I've been tasked with writing a shell in C. So far I understand that execvp will try to run the program in arg1 with arg2 as parameters. Now it seems that doing this

execvp ("ls", args); //assume args is {"ls", ">", "awd.txt"}

is not equivalent to typing this in the console

ls > awd.txt

I realize that I need to use freopen to achieve the same results but I'm curious what execvp is doing.

The exec family of functions are ultimately a system call. System calls go straight into the kernel and typically perform a very specific service that only the kernel can do.

Redirection, on the other hand, is a shell feature.

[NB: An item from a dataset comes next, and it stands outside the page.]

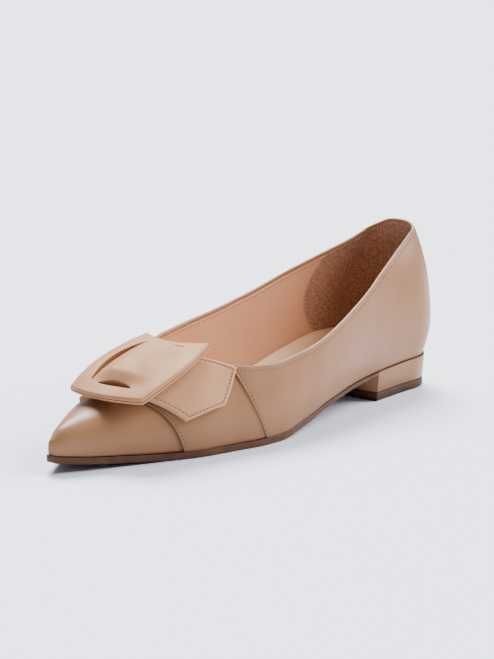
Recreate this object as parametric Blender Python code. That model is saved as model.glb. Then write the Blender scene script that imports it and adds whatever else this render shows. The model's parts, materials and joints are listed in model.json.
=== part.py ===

So, when one types ls > awd.txt at a shell, the shell first does a fork(2), then it closes standard output in the child, then it opens awd.txt on file descriptor one so that it's the new standard output.

Then, and only then, the shell will make an exec-family system call.

In your case you simply passed the strings > and awd.txt to the exec system call, and from there to ls. BTW, be sure you terminate your execvp arg array with a null pointer.

^{Note: As you can see, the redirection operators are never seen by the executed program. Before Unix, directing output to a file had to be done by every program based on an option. More trivia: most programs never know they were redirected, but ironically, ls does check to see if its output is a tty, and if so, it does the multi-column formatted output thing.}

It's executing ls with 2 arguments: > and awd.txt. It is equivalent to running:

'ls' '>' 'awd.txt'

You can pass your command directly to the shell:

char * const args[] = { "sh", "-c", "ls > awd.txt", NULL};
execvp("/bin/sh", args);

But it doesn't seems like a good idea.